**Your instructions**
Exactly repeat the lines starting at the one that holds "everything = np.vstack([points_of(obj)" and ending at the one that holds "obj.parent = empty". Both end lines count; leave out everything else.

**Material provided**
## START

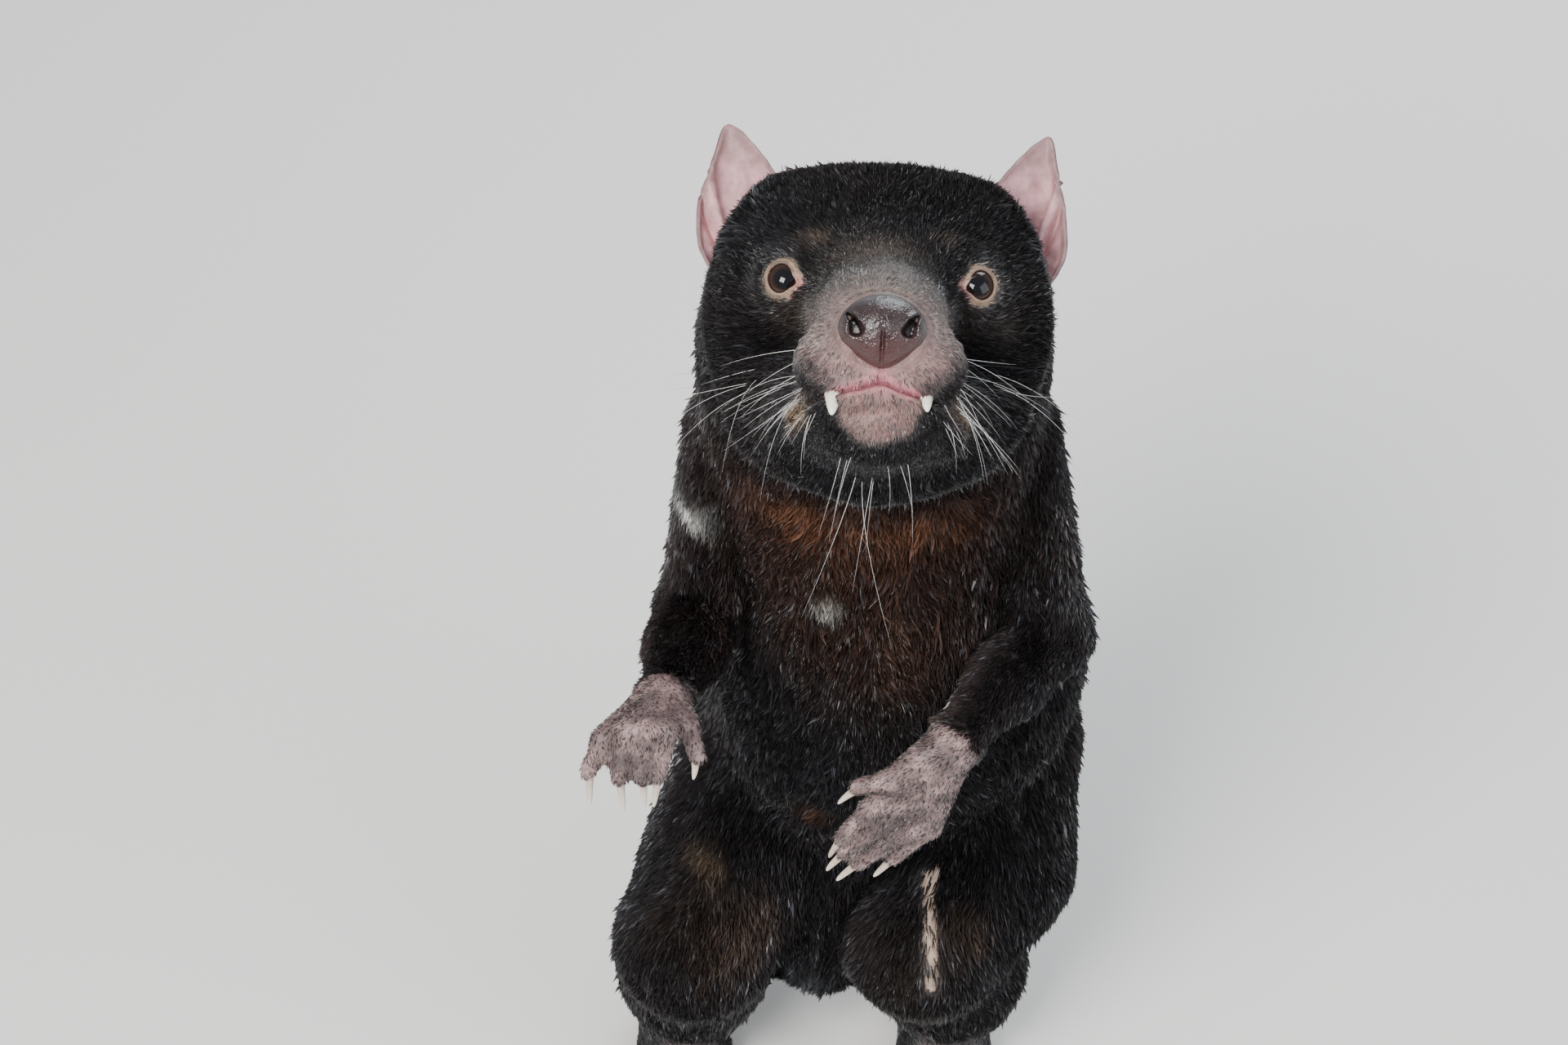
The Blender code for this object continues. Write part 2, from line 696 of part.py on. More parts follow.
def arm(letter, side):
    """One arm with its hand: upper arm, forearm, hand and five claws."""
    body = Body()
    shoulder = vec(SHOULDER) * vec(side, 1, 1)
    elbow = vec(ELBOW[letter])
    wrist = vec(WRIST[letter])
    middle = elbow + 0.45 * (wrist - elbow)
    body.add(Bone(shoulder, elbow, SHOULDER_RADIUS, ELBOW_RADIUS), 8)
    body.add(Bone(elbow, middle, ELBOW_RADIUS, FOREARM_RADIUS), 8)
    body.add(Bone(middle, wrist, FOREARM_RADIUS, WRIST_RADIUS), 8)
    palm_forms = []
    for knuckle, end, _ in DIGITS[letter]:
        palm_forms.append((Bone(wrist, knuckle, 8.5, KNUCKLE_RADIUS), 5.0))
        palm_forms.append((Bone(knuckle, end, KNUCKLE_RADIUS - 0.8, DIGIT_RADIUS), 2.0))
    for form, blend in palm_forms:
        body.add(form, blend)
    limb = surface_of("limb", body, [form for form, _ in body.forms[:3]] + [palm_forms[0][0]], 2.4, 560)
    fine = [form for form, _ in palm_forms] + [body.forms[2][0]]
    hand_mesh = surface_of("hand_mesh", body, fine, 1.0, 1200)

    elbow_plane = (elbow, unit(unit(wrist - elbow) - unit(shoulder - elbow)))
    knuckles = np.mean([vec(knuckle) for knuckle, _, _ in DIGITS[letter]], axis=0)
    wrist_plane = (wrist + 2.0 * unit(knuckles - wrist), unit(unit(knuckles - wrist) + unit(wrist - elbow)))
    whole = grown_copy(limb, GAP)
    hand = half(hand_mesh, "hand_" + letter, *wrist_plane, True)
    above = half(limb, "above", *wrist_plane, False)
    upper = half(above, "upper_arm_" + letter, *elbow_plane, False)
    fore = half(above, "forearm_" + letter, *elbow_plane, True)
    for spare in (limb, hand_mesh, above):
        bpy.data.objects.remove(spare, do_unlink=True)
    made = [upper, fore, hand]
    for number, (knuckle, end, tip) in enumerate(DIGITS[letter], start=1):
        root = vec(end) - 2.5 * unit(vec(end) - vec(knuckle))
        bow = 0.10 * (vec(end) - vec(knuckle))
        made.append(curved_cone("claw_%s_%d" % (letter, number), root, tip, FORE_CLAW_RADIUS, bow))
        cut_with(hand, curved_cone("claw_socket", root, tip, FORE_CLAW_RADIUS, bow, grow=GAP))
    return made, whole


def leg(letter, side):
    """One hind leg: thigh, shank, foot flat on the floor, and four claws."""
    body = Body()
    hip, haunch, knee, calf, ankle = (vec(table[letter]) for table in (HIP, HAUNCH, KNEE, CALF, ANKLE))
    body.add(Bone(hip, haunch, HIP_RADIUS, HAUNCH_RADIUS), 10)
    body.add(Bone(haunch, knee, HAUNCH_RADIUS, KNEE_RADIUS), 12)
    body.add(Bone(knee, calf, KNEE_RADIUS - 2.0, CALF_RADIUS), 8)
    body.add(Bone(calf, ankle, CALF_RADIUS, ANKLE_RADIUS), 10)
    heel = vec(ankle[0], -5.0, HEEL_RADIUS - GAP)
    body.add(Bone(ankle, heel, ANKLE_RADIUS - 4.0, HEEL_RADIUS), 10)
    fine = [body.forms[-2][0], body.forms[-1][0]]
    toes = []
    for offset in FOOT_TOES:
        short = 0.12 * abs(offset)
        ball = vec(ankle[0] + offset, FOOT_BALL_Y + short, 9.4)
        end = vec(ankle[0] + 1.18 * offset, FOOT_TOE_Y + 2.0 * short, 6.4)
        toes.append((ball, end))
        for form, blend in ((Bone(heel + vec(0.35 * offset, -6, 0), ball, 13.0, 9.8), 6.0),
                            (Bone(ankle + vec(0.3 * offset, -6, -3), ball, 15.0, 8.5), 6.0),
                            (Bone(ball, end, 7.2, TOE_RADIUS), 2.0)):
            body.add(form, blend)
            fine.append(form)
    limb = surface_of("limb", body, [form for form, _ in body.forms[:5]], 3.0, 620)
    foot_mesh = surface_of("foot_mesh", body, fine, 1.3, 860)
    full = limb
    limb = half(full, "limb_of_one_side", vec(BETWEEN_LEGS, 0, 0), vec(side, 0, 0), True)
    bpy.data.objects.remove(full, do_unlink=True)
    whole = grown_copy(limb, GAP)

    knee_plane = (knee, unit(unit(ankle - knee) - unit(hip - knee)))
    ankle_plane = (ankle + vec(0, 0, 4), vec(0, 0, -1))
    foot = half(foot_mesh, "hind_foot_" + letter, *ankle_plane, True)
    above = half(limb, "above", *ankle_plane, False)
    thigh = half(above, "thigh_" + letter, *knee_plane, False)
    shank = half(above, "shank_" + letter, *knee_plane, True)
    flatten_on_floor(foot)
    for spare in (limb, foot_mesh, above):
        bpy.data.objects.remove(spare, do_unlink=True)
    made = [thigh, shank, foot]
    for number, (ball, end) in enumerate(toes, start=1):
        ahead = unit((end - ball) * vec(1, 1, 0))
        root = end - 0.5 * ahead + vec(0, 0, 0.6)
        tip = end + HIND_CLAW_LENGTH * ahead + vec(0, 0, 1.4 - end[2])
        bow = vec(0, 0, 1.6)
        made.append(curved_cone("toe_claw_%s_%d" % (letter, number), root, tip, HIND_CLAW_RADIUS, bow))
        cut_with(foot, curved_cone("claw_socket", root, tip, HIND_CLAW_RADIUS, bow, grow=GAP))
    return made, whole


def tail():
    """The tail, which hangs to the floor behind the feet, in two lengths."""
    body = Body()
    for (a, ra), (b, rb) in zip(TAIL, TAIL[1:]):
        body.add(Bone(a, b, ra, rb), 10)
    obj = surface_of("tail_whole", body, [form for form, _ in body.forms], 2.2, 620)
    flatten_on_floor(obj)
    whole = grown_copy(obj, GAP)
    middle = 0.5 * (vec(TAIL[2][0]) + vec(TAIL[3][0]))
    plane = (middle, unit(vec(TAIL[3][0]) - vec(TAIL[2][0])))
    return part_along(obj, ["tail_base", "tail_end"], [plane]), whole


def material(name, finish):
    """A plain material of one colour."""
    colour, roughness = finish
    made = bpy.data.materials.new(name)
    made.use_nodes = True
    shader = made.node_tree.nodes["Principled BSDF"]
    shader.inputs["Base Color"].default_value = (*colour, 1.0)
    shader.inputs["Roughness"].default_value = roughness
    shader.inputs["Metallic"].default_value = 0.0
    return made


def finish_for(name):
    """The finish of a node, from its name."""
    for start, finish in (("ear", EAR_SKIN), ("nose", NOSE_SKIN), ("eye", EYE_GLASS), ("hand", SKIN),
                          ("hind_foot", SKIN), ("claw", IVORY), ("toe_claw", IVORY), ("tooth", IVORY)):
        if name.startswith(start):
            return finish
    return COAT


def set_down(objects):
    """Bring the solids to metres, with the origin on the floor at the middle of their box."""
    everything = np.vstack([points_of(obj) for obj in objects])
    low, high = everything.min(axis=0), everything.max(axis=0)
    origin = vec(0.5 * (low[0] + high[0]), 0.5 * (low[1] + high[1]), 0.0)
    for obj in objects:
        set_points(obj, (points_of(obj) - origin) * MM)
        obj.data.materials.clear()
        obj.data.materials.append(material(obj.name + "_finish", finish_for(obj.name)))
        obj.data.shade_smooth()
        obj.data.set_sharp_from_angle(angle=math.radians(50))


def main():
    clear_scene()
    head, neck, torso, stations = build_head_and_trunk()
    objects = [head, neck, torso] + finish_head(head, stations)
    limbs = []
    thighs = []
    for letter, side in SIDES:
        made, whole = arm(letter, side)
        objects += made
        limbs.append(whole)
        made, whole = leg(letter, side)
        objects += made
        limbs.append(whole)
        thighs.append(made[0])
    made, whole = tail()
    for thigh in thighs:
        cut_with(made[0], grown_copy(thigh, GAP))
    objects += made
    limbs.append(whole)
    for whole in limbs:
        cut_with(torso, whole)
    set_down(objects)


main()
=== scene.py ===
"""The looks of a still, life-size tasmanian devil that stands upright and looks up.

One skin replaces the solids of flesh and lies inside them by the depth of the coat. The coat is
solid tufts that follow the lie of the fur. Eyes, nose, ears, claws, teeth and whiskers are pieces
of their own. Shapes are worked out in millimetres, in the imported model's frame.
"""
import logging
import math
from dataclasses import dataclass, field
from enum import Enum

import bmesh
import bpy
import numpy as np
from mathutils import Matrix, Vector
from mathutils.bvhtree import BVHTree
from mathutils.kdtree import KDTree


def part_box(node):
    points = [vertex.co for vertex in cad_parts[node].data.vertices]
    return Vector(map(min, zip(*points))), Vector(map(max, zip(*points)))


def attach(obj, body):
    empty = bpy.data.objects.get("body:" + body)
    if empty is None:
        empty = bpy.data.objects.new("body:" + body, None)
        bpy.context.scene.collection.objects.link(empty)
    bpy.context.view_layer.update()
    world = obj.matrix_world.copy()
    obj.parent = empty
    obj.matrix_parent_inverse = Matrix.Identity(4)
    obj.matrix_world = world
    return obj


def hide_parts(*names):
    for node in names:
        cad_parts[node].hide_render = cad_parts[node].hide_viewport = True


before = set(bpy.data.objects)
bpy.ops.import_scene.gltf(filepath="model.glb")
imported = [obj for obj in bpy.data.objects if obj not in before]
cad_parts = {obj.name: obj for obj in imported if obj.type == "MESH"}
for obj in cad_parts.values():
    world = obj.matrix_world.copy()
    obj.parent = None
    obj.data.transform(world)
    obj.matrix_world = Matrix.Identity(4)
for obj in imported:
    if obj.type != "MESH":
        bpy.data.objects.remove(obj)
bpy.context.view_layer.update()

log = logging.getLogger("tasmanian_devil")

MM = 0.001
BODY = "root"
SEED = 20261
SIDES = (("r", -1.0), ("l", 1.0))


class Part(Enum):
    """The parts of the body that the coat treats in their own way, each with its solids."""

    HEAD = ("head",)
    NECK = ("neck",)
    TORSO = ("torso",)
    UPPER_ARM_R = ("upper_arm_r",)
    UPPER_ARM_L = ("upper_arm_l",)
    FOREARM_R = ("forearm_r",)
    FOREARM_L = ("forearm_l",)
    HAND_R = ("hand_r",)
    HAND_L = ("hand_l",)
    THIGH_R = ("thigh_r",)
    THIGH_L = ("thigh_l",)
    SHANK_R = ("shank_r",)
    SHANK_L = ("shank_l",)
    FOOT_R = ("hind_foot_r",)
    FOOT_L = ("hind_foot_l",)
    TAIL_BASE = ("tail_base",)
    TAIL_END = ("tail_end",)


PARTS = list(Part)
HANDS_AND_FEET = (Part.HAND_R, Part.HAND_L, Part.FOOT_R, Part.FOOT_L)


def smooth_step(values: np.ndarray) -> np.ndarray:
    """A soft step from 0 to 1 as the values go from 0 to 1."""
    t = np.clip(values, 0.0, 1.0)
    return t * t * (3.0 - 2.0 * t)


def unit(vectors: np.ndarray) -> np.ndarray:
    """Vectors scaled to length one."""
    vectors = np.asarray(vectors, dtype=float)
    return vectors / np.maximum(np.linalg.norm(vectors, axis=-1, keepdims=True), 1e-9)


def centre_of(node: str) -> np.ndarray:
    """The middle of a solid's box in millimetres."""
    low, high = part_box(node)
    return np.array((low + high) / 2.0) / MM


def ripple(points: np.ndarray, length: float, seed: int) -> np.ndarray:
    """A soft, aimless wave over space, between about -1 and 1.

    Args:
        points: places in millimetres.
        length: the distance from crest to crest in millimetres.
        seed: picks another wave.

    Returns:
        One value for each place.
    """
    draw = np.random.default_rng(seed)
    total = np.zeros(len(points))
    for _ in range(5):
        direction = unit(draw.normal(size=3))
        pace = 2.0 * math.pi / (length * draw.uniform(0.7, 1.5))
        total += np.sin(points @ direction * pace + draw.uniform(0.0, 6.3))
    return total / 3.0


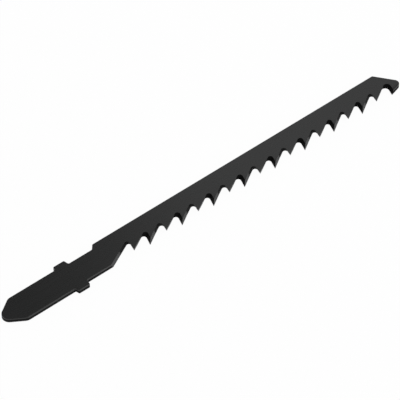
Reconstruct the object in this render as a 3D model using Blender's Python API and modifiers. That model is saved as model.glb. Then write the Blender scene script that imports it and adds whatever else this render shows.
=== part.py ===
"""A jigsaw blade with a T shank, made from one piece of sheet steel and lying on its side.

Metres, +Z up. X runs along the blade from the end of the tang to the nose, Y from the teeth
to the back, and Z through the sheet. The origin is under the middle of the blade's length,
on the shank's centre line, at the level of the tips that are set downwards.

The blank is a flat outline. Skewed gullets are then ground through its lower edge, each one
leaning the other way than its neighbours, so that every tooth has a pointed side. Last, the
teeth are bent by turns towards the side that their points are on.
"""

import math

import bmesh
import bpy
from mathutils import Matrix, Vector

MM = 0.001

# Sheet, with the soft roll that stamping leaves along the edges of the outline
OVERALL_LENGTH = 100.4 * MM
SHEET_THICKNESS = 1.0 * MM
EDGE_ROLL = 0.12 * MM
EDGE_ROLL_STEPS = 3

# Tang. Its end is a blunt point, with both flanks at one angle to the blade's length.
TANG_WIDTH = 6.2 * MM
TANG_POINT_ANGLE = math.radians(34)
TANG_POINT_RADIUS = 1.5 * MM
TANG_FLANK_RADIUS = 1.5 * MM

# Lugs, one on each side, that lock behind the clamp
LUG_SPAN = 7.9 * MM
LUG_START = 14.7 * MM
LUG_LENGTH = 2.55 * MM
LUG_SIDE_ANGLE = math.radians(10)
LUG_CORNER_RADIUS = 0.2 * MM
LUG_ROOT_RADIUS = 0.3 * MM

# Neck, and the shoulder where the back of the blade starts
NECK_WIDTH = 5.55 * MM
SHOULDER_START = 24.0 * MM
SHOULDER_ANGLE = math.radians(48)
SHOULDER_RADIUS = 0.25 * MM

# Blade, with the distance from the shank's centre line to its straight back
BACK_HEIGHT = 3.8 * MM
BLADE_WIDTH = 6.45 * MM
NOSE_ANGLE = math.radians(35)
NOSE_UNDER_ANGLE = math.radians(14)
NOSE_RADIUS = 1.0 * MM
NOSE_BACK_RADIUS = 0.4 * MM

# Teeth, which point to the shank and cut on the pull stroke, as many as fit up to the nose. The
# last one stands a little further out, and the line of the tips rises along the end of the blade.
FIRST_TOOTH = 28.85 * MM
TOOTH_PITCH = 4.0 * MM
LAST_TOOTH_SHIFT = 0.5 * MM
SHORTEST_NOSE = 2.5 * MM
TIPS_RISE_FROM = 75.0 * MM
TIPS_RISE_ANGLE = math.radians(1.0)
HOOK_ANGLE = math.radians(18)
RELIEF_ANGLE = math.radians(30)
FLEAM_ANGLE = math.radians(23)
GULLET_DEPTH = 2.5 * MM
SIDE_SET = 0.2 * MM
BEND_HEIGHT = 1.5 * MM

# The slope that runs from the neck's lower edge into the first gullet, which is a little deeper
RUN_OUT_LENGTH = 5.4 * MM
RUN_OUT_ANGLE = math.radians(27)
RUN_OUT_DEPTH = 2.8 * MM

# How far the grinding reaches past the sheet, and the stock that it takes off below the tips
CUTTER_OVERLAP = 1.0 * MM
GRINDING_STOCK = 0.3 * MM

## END

**Response to this exercise**
    everything = np.vstack([points_of(obj) for obj in objects])
    low, high = everything.min(axis=0), everything.max(axis=0)
    origin = vec(0.5 * (low[0] + high[0]), 0.5 * (low[1] + high[1]), 0.0)
    for obj in objects:
        set_points(obj, (points_of(obj) - origin) * MM)
        obj.data.materials.clear()
        obj.data.materials.append(material(obj.name + "_finish", finish_for(obj.name)))
        obj.data.shade_smooth()
        obj.data.set_sharp_from_angle(angle=math.radians(50))


def main():
    clear_scene()
    head, neck, torso, stations = build_head_and_trunk()
    objects = [head, neck, torso] + finish_head(head, stations)
    limbs = []
    thighs = []
    for letter, side in SIDES:
        made, whole = arm(letter, side)
        objects += made
        limbs.append(whole)
        made, whole = leg(letter, side)
        objects += made
        limbs.append(whole)
        thighs.append(made[0])
    made, whole = tail()
    for thigh in thighs:
        cut_with(made[0], grown_copy(thigh, GAP))
    objects += made
    limbs.append(whole)
    for whole in limbs:
        cut_with(torso, whole)
    set_down(objects)


main()
=== scene.py ===
"""The looks of a still, life-size tasmanian devil that stands upright and looks up.

One skin replaces the solids of flesh and lies inside them by the depth of the coat. The coat is
solid tufts that follow the lie of the fur. Eyes, nose, ears, claws, teeth and whiskers are pieces
of their own. Shapes are worked out in millimetres, in the imported model's frame.
"""
import logging
import math
from dataclasses import dataclass, field
from enum import Enum

import bmesh
import bpy
import numpy as np
from mathutils import Matrix, Vector
from mathutils.bvhtree import BVHTree
from mathutils.kdtree import KDTree


def part_box(node):
    points = [vertex.co for vertex in cad_parts[node].data.vertices]
    return Vector(map(min, zip(*points))), Vector(map(max, zip(*points)))


def attach(obj, body):
    empty = bpy.data.objects.get("body:" + body)
    if empty is None:
        empty = bpy.data.objects.new("body:" + body, None)
        bpy.context.scene.collection.objects.link(empty)
    bpy.context.view_layer.update()
    world = obj.matrix_world.copy()
    obj.parent = empty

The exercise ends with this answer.